Certainly, there are those who would cry "but what if the combo box is broken and clicks don't do what they are supposed to do?"  While that may be true, the reality is that nobody relies solely on automation to ship a product.  The rare bug that is actually truly a UI issue will get discovered through manual testing.

The other thing to consider is what we are trying to accomplish through automation.  We automate tests because we expect to have to execute them many times before the product ships.  Why is this?  So we can ensure that changes to the product do not errode its quality--that is, we use automation to catch regressions.  So in the context of UI, how often do we really expect regressions in UI behavior?  The answer is, not often.  Moreover, such bugs would generally be simple and low risk fixes; i.e. adding some event hookup code that was incorrectly removed.  These are the kind of fixes that can be applied as a patch to a daily build if they do actually happen.

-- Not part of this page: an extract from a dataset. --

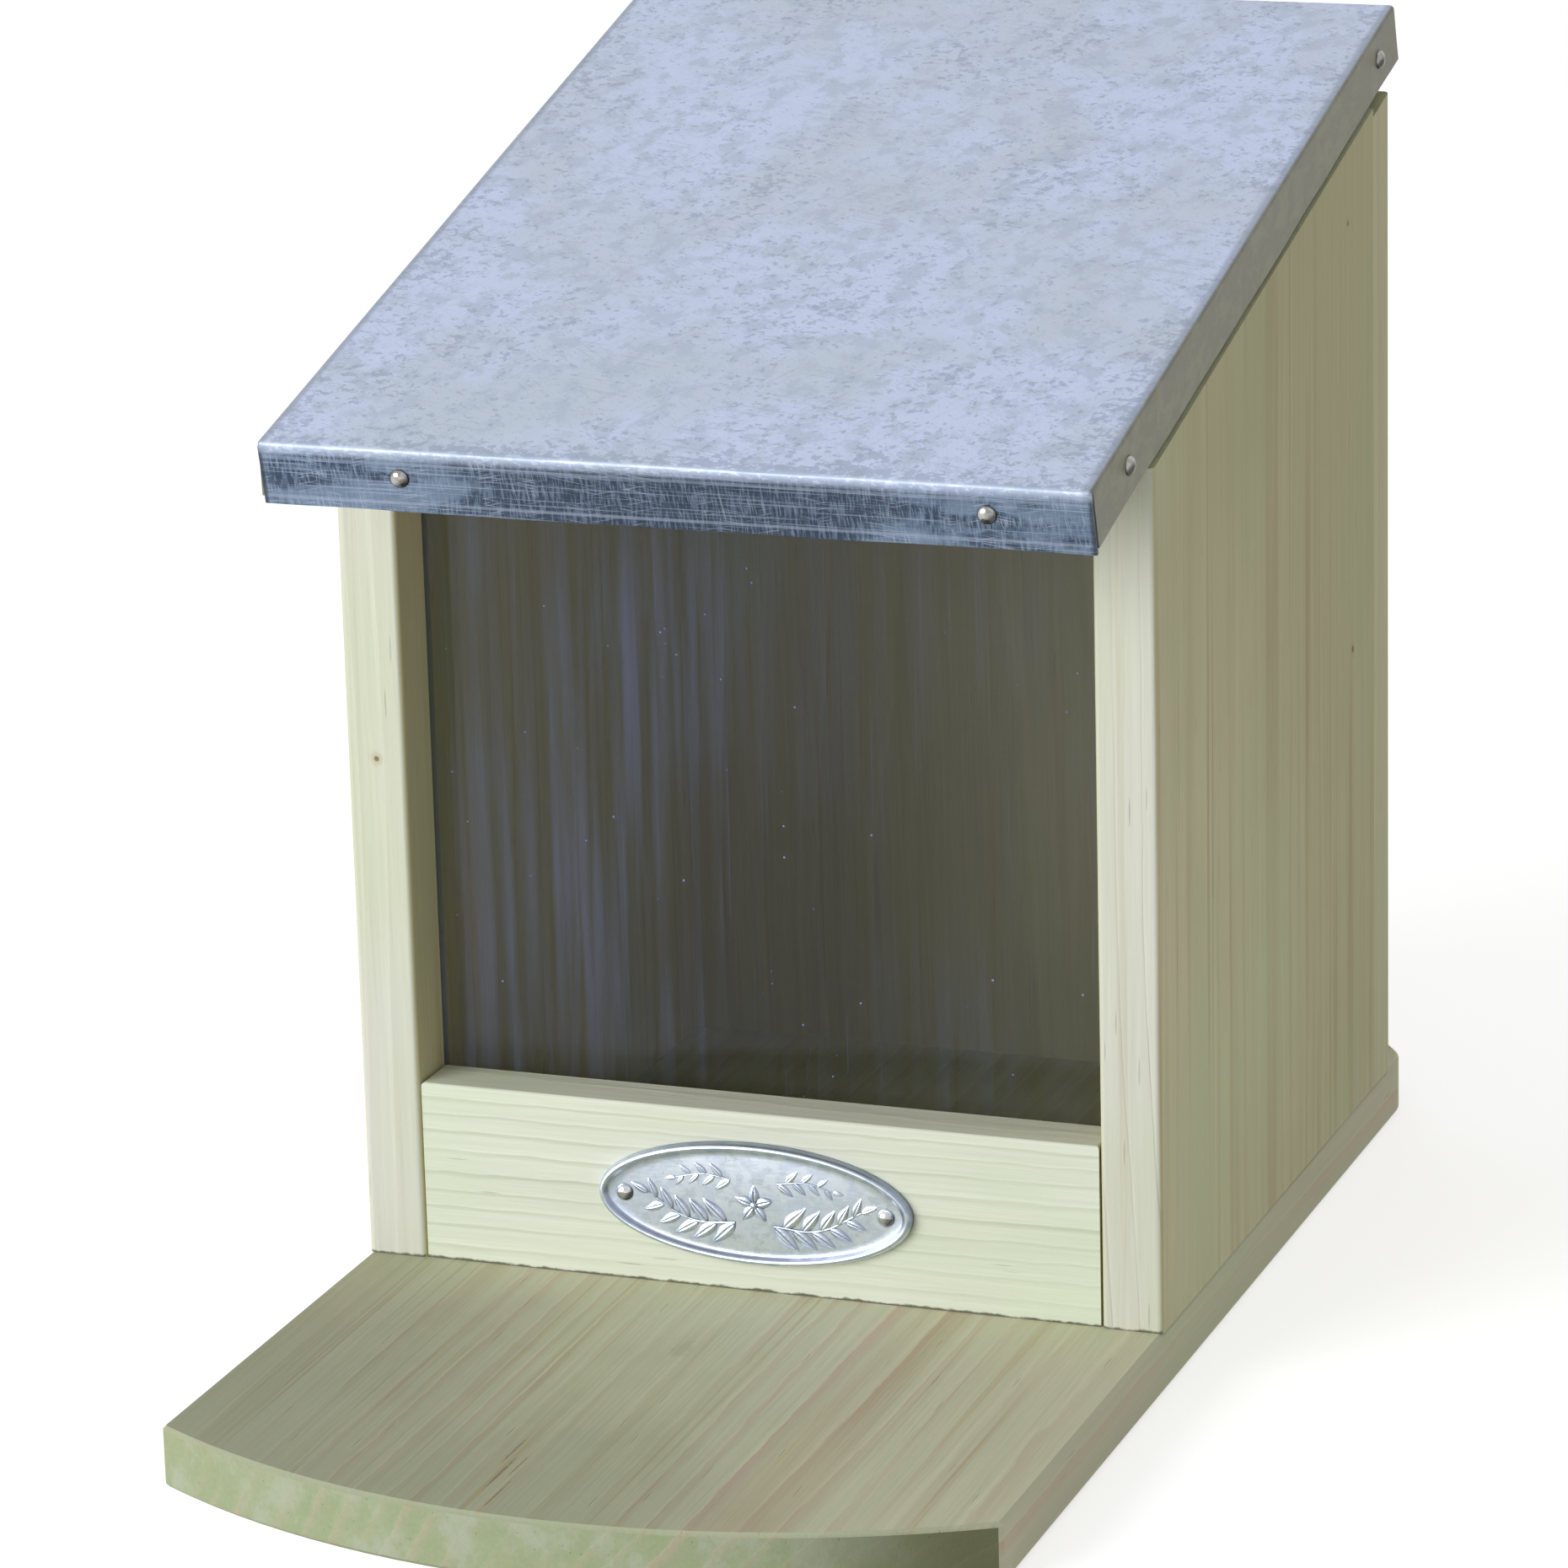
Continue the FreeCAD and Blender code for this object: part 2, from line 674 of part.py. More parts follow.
def hinge_moving_leaves():
    """Leaves that lie under the roof board and lift with it."""
    axis = roof_axis()
    sinks = leaf_sinks(moving_leaf_screw_places())
    leaves = []
    for middle in hinge_columns():
        leaf = block(
            (middle - HINGE_WIDTH / 2, middle + HINGE_WIDTH / 2),
            (axis.y - LEAF_LENGTH, axis.y),
            (-LEAF_THICKNESS, 0),
        )
        bore = PIN_RADIUS + PIN_RUNNING_CLEARANCE
        leaf = leaf_with_knuckles(leaf, middle, axis, True, bore)
        leaves.append(cut_all(leaf, sinks))
    return on_roof(Part.makeCompound(leaves))


def hinge_pins():
    """Plain pins, fast in the fixed leaves' knuckles."""
    pins = []
    for middle in hinge_columns():
        start = Vector(middle - HINGE_WIDTH / 2, AXIS_Y, AXIS_Z)
        pins.append(rod(PIN_RADIUS, start, Vector(1, 0, 0), HINGE_WIDTH))
    return Part.makeCompound(pins)


def leaf_screws(places):
    screw = countersunk_screw(
        LEAF_SCREW_HEAD_RADIUS, LEAF_THICKNESS, LEAF_SCREW_SHANK_RADIUS, LEAF_SCREW_LENGTH
    )
    return Part.makeCompound(placed_all(screw, places))


# Fasteners of the body

def base_screws():
    screw = countersunk_screw(
        BASE_SCREW_HEAD_RADIUS,
        BASE_SCREW_HEAD_HEIGHT,
        BASE_SCREW_SHANK_RADIUS,
        BASE_SCREW_LENGTH,
    )
    return Part.makeCompound(placed_all(screw, base_screw_places()))


def back_board_nails():
    nail = flat_nail(
        BACK_NAIL_HEAD_RADIUS, BACK_NAIL_HEAD_HEIGHT, BACK_NAIL_SHANK_RADIUS, BACK_NAIL_LENGTH
    )
    return Part.makeCompound(placed_all(nail, back_nail_places()))


def main():
    pieces = {
        "base_board": base_board(),
        "left_side_panel": left_side_panel(),
        "right_side_panel": right_side_panel(),
        "front_board": front_board(),
        "back_board": back_board(),
        "window_pane": window_pane(),
        "base_screws": base_screws(),
        "back_board_nails": back_board_nails(),
        "badge_plate": badge_plate(),
        "badge_pins": badge_pins(),
        "hinge_fixed_leaves": hinge_fixed_leaves(),
        "hinge_body_screws": leaf_screws(fixed_leaf_screw_places()),
        "hinge_pins": hinge_pins(),
        "roof_board": roof_board(),
        "roof_sheet": roof_sheet(),
        "front_roof_nails": cap_nails(front_cap_nail_places()),
        "left_roof_nails": cap_nails(side_cap_nail_places(-1)),
        "right_roof_nails": cap_nails(side_cap_nail_places(1)),
        "hinge_moving_leaves": hinge_moving_leaves(),
        "hinge_roof_screws": on_roof(leaf_screws(moving_leaf_screw_places())),
    }
    os.makedirs("parts", exist_ok=True)
    for name, shape in pieces.items():
        shape.exportStep(f"parts/{name}.step")


main()
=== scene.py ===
import math

import bmesh
import bpy
from mathutils import Euler, Matrix, Quaternion, Vector, noise


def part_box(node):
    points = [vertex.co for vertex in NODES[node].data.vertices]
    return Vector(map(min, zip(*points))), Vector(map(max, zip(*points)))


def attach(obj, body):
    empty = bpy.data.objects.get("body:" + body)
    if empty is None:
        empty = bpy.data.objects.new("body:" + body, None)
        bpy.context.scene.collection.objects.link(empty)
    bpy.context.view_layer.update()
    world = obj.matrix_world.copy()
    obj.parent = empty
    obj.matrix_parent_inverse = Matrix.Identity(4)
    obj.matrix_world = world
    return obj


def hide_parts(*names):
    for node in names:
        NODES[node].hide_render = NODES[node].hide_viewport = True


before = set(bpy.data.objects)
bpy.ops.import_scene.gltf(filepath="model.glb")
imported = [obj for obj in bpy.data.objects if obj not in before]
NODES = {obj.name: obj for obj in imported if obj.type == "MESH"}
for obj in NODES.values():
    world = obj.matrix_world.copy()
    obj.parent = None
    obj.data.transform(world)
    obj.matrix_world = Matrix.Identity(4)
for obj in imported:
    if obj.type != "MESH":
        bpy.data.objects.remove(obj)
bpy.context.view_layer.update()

MM = 0.001

# Camera, in metres

CAMERA_PLACE = Vector((0.3206, -0.86294, 0.34456))
CAMERA_AIM = Vector((-0.00256, -0.00138, 0.07864))
CAMERA_ROLL = math.radians(-1.545)
CAMERA_LENS = 152.075
CAMERA_SENSOR = 36.0
CAMERA_NEAR = 0.01
CAMERA_FAR = 50.0

# Light, in metres: key lamp at the front left, the rest from the world

KEY_AIM = Vector((0, 0, 0.09))
KEY_AZIMUTH = math.radians(-36)
KEY_ELEVATION = math.radians(13)
KEY_DISTANCE = 1.3
KEY_SIZE = 1.0
KEY_POWER = 15.4
WORLD_FILL = 0.52
FLOOR_HALF = 6.0
FLOOR_PALE = 0.8
FLOOR_GLOW = 0.56

# Roof, in the frame of its sloping seat, in millimetres

ROOF_SLOPE = math.radians(14.5)
ROOF_SEAT = Vector((0, -24.5, 134.5))
SHEET_THICKNESS = 0.6
FOLD_RADIUS = 0.68
FOLD_STEPS = 6
FLANGE_STEPS = 7
FRONT_FLANGE_DROP = 0.75
CAP_CELL = 1.6
CAP_WELD = 0.004
FLANGE_END_TRIM = 0.1
TOP_RIPPLE = 0.06
TOP_RIPPLE_LENGTH = 34.0
REAR_STILL_LENGTH = 12.0
SIDE_STILL_LENGTH = 8.0
FLANGE_BULGE = 0.3
FLANGE_BULGE_LENGTH = 22.0
FLANGE_BULGE_CURVE = 1.5
FLANGE_WAVE_MEAN = 0.55
FLANGE_WAVE_SWING = 0.6
FLANGE_EDGE_WANDER = 0.16
FLANGE_EDGE_LENGTH = 15.0
CORNER_NUDGE = 1e-6
CORNER_FLARE = 0.58
CORNER_FLARE_LENGTH = 3.2
NAIL_GRIP_REACH = 13.0
FOLD_FOOT = 0.05
FOLD_EASE = 0.25
SIDE_FOLD_SHARE = 0.15
SIDE_TURN = 0.3
SIDE_EASE = 0.4
HALF_TURN = 0.5
FRONT_FACE_DEPTH = 0.6
TOP_SEED, BULGE_SEED, EDGE_SEED, DENT_SEED = 1.3, 3.7, 8.1, 2.9

# Domed nails and pins, in millimetres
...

At the end of the day, testing is about trade-offs.  This is particularly true with respect to automation.  We simply cannot automate everything, so we must make smart choices about where choose to invest our resources.  In my mind, the costs of UI automation are tremendous, yet the benefits are marginal when compared to approaches that enable testing immediately below the UI layer.  The amount of time spent developing, maintaining, and most importantly, analyzing failed test cases is far greater than the time it would take just test the UI manually.  In the face of such costs and difficulties, it would seem that the only time full UI automation may be appropriate when the team is directly responsible for testing UI primitives that they have developed.  Even then, it may still be cheaper to manually test the keyboard and mouse interaction and restrict automation to more direct calls.